Deciding that it was time to move away from the city (San Francisco) to spread out a bit more, a couple found this beautifully rustic home in San Anselmo, California – with its 4,700 square-feet, it was the perfect place for them to enjoy a more relaxed pace of life where their four-year-old daughter could play and enjoy the outdoors. But as much as it appealed to their penchant for rustic spaces, it still felt quite dated having been built in the ’90s and untouched since, with elements such as beige walls, heavy stone, and too much wood everywhere. The couple brought Katie Monkhouse on board to give their new home a contemporary and cohesive concept.

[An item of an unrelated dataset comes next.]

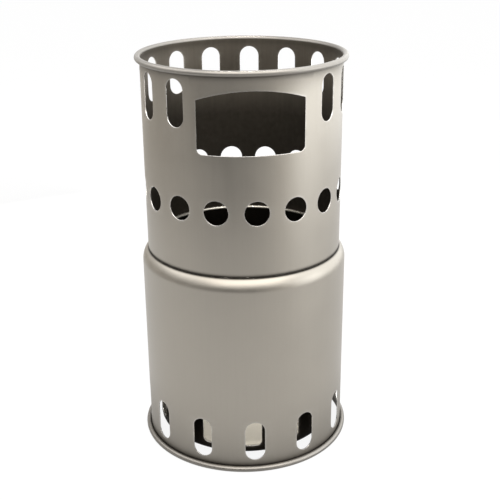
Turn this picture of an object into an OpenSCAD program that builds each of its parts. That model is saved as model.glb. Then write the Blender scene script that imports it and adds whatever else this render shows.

“The homeowners sent me the link to the house and said that they didn’t want to renovate and that they wanted a ‘romantic rustic’ look,” Katie shared. “This is so not my aesthetic, so I just didn’t see how it was going to work. But they were also super open and looking for guidance so we spent a good chunk of time just diving into the aesthetic before either of us decided to work together. We came up with a look that was closer to a Ralph Lauren refined rustic vibe and less ‘romantic’.” While the wife gravitated towards more traditional profiles, the husband preferred a contemporary look. So it was up to Katie to bridge the two while also honoring the original style of the home.

In the open entryway, living room, kitchen, and dining room there were some challenges: “The space just appeared huge, with large flagstone floors that felt cavernous,” she said. “We needed to create some intimacy so we added ceiling fixtures to define each area in the open space. We also lime washed both of the fireplaces in the great room (one in the dining space and one in the living room) to eliminate at least one material.” Getting the limewash exactly right, though was difficult in of itself. “We had them re-done twice trying to get the right color,” Katie said. “Lime paint reacts different depending on the surface it is applied to so the stone took the color differently than the plaster above the mantle.”

Another obstacle during the home’s transformation was figuring out a solution to the very dated buffet in what the homeowners affectionately call the “Snug” – the green painted sitting room. Realizing that if they were to remove the buffet that it would mean having to match the stone flooring of the room, Katie decided to go for a simpler solution. “We removed the ’90s granite top and replaced it with walnut and built an open shelf system on top to create some separation and interest for that space,” she explained.

In this particular project, Katie relied heavily on Michael Finzio for the millwork and even many of the furniture pieces. Throughout the home his craftsmanship can be seen such as the coffee table in the “Snug”, the canopy bed in the guest room, and the white oak dining table. He also was responsible for creating the series of built-ins with a sliding step-ladder in the blue-toned library.

Much of the selection of furnishings was chosen with the intention of softening up the home’s heavy stone materials. Katie sourced vintage worn leather chairs to give the overall design a bit of soul. She added soft wool rugs and upholstery pieces with curved lines, as well as wallpapered the little girl’s room and powder room to add a little bit of quirk. As for the artwork, the homeowners were adamant about supporting local artists only. All in all, from start to finish, the transformation took around six months. “I was brought on in late May last year and we installed in November,” she said. “Luckily we were about 90% installed for Thanksgiving so they could host 13 family members and really test out the house!”